SENIOR COUNSELOR NAVARRO: They're feasting on us and all we're asking 'em to do is eat a normal meal instead of that feast.

GARRETT: Talk to me about copper. 50% tariff on copper. This is semi-finished copper and copper intensive derivative products that touches a lot of things that flows through our economy. Why do we need 50% tariffs on copper?

SENIOR COUNSELOR NAVARRO: Here's the deal Major. This is a highly strategic critical mineral, particularly in an age of ai, in order to benefit from artificial intelligence, we're building all sorts of new kind of things to service that, whether it's the power plants or whether it's the data centers and everything in between. We need copper. Now. We used to be an exporter of copper, but this is yet another example, and I could literally sit here and give you about 30 of them, of how China has used unfair trade practices to commandeer a critical part of our economy.

GARRETT: Hollow it out.

SENIOR COUNSELOR NAVARRO: What they do is they dump the products into our markets, the low cost driver folks out, and they have the advantage where we want, mines say in Arizona, we have really cumbersome regulations and things like that, very hard to get mines built. They come in and they just wipe us out. What this executive order will do was completely revive our copper industry. We have plenty of copper here to meet our entire domestic demand. So this is a really important,

GARRETT: A way of incentivizing a renewed production and exploration of,

SENIOR COUNSELOR NAVARRO: and what we learned from pharmaceuticals in the pandemic and is that we're vulnerable. What we learned just recently with rare earths and the magnets, which are a critical part of Apple phones and autos and everything in between, is that when other countries like China have the capability to withhold that supply, they can engage in coercion of us. So with this copper thing, we're going to see an EO on 232s coming out on pharmaceuticals. That one's moving down the road. We've already done autos, we've done steel, we've done aluminum. All of these things to make America great again. That's the purpose. This copper one's really important.
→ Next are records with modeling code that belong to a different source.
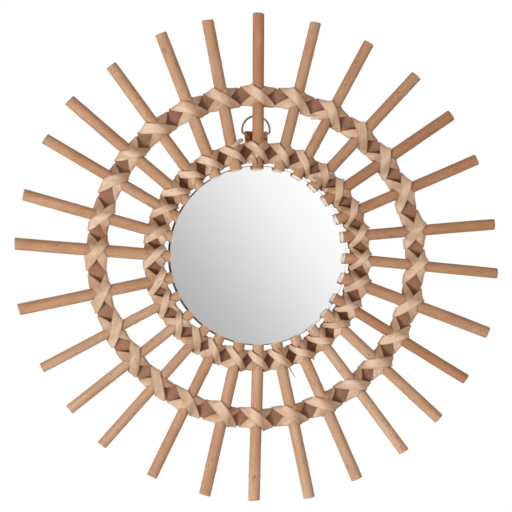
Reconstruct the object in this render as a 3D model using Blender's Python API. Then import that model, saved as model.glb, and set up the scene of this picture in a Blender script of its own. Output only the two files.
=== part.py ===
"""Round wall mirror with a sunburst frame of rattan rods.

Two flat ring boards carry 28 round rods.  Split rattan peel lashes every rod to both rings
with a cross, winding once round each ring in either direction.  The rods' inner ends lie on
the rim of the mirror glass, which a round backing board carries, and a D-ring in a folded
strap at the top of the inner ring is what the mirror hangs by.

The front faces -Y, +X is right and +Z is up.  The origin is where a nail bears inside the
top of the D-ring.
"""
import math

import bmesh
import bpy
from mathutils import Matrix, Vector

MM = 0.001

# Gap left between pieces that touch
GAP = 0.3 * MM

# Rods
ROD_COUNT = 28
ROD_DIAMETER = 11.4 * MM
ROD_OVERHANG = 85.0 * MM
ROD_FIRST_BEARING = 11.0
ROD_LAP = 2.0 * MM
ROD_SIDES = 16

# How the rods were laid by hand, counted anticlockwise from the right: degrees off the even
# spacing, degrees off the radius, then lay steps of reach, of thickness and of lap on the glass
LAY_STEP = 1.0 * MM
ROD_LAY = (
    (-1.5, -4.5, 0.5, 0.0, 2.0), (0.5, -1.0, 1.0, 0.0, 2.0), (0.5, -3.0, 1.0, 0.5, 2.0),
    (0.0, -2.5, 1.0, 0.5, 2.0), (0.5, -1.5, 0.0, 0.0, 1.5), (1.0, -0.5, -1.5, 0.0, 1.0),
    (2.0, -0.5, -0.5, 0.5, 2.0), (2.0, -2.0, -2.5, 1.0, 0.0), (1.5, -4.0, -1.5, 1.0, -1.0),
    (2.0, -2.0, -4.0, 0.5, -2.0), (2.0, -1.5, 0.0, 1.0, -2.5), (0.0, -2.5, -1.5, 0.0, -2.5),
    (1.0, -1.5, -2.0, 0.5, -2.5), (0.0, -2.5, -1.0, 1.0, -2.5), (2.0, -1.0, 0.5, 0.5, -2.5),
    (3.0, 1.0, -1.5, -1.5, -2.5), (2.5, -1.0, -2.0, -1.0, -2.5), (1.5, -3.0, 0.0, -1.0, -2.0),
    (1.5, 0.0, -1.0, -0.5, -2.0), (2.0, -0.5, -1.0, 0.5, -1.5), (1.0, -0.5, -1.0, 0.5, -1.5),
    (1.0, 0.0, 2.0, 0.5, -1.5), (0.5, -0.5, 0.0, 0.5, -1.5), (0.5, 0.0, 1.5, -0.5, -1.0),
    (-0.5, -1.5, 1.5, 0.0, 0.5), (-2.0, -1.5, 1.5, -0.5, 2.0), (-2.0, -3.5, 3.0, 1.0, 2.0),
    (-1.0, -2.5, 1.5, -0.5, 2.0),
)

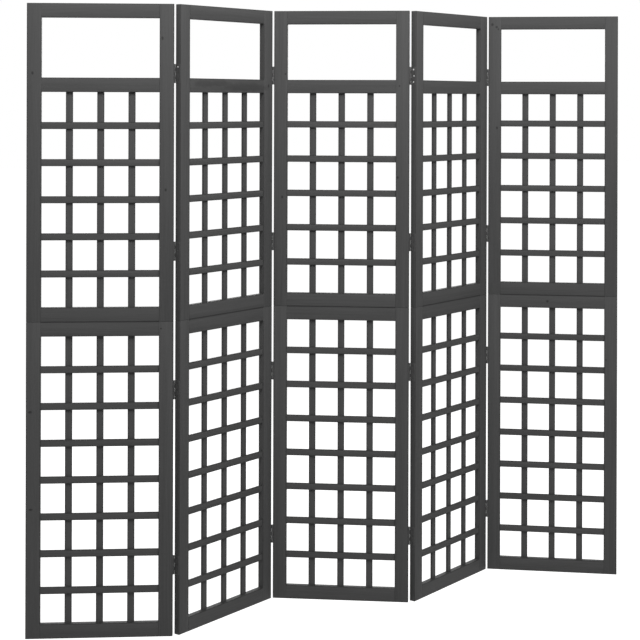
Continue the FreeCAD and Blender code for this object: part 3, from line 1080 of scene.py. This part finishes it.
def seen_directly(tree):
    """1 for what the camera, a mirror or clear glass shows, and 0 for light on a surface."""
    path = tree.nodes.new("ShaderNodeLightPath").outputs
    seen = calc(tree, "MAXIMUM", path["Is Camera Ray"], path["Is Glossy Ray"])
    return calc(tree, "MAXIMUM", seen, path["Is Transmission Ray"])


deselect()
bpy.ops.mesh.primitive_plane_add(size=60.0, location=(0.0, 0.0, 0.0))
floor = bpy.context.object
floor.name = "studio_floor"
floor_material, floor_tree, floor_shader = new_material("studio_floor")
floor_shader.inputs["Roughness"].default_value = 0.9
floor_shader.inputs["Specular IOR Level"].default_value = 0.0
distance = floor_tree.nodes.new("ShaderNodeVectorMath")
distance.operation = "LENGTH"
floor_tree.links.new(object_place(floor_tree), distance.inputs[0])
far_off = ramp(floor_tree, distance.outputs["Value"], *FLOOR_CHANGE)
floor_tone = mix_colours(floor_tree, far_off, grey(NEAR_FLOOR), grey(FAR_FLOOR))
floor_tree.links.new(floor_tone, floor_shader.inputs["Base Color"])
floor_shader.inputs["Emission Color"].default_value = grey(1.0)
glow = calc(floor_tree, "MULTIPLY_ADD", far_off, 1.0 - NEAR_GLOW, NEAR_GLOW)
glow = calc(floor_tree, "MULTIPLY", seen_directly(floor_tree), glow)
floor_tree.links.new(glow, floor_shader.inputs["Emission Strength"])
floor.data.materials.append(floor_material)

world = bpy.data.worlds.new("white_studio")
world.use_nodes = True
bpy.context.scene.world = world
sky = world.node_tree
background = sky.nodes["Background"]
background.inputs["Color"].default_value = grey(1.0)
sky_strength = calc(sky, "MULTIPLY_ADD", seen_directly(sky), 1.0 - SKY_LIGHT, SKY_LIGHT)
sky.links.new(sky_strength, background.inputs["Strength"])


def soft_lamp(name, place, aim, power):
    data = bpy.data.lights.new(name, "AREA")
    data.shape = "RECTANGLE"
    data.size, data.size_y = LAMP_SIZE
    data.energy = power
    lamp = bpy.data.objects.new(name, data)
    bpy.context.scene.collection.objects.link(lamp)
    lamp.location = place
    lamp.rotation_euler = (Vector(aim) - Vector(place)).to_track_quat("-Z", "Y").to_euler()


soft_lamp("high_front_lamp", place=(0.05, -2.1, 3.2), aim=(0.0, 0.0, 1.35), power=106.0)
soft_lamp("back_lamp", place=(0.0, 2.8, 2.0), aim=(0.0, 0.0, 1.0), power=60.0)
GARRETT: Quickly, what's coming ahead for Mexico and Canada? Because both have unresolved trade disputes with the president. Some of it is exempted because of the USMCA, but there's still things unresolved and the Canadians and the Mexicans still keep saying publicly, they're trying to get things resolved. What's the timeline? What's the expectation?

SENIOR COUNSELOR NAVARRO: That's a good question. And there's negotiations ongoing on a daily basis with Jameson Greer, the USTR or Howard Lutnick at the Department of Commerce. Scott Besson, depending on the country, gets involved as well. My role in all of this is to do the analytics behind to see what the best deal would look like based on the specific country. So what I can tell you here is our problem with Canada is that as much as we love the Canadians and as friendly as they are, their government has really been sticking it to us for decades. And one of the big problems, for example, is lumber. All of our lumber is private, private lands, private companies, this, that, and the other thing. We're having to compete with Canada, Inc. All of their lumber is on public lands and what they do,

GARRETT: they're more subsidized

SENIOR COUNSELOR NAVARRO: Heavily subsidized. And what they do is they dump into our markets, they shut our mills down, they shut our farm. So that's a real hot button. But there's other things. There's some farm products like dairy that they stick it to us and they're just so arrogant when it comes to dealing with them and they learn the lesson. You'd better not retaliate against the United States

GARRETT: And quickly. Mexico.

SENIOR COUNSELOR NAVARRO: Mexico. Boy, that one. We have just a huge, huge trade deficit with them. There's just a lot of things we got to work through, but we're working through. Let's see what happens.

GARRETT: And you'll come back and explain

SENIOR COUNSELOR NAVARRO: I’ll come back

GARRETT: When we know the details.

SENIOR COUNSELOR NAVARRO: I love being here. I wore a tie for the occasion, but apparently that was the wrong thing to do.

GARRETT: Sir Peter Navarro, we'll have you back. I appreciate it. Thank you very much for your time.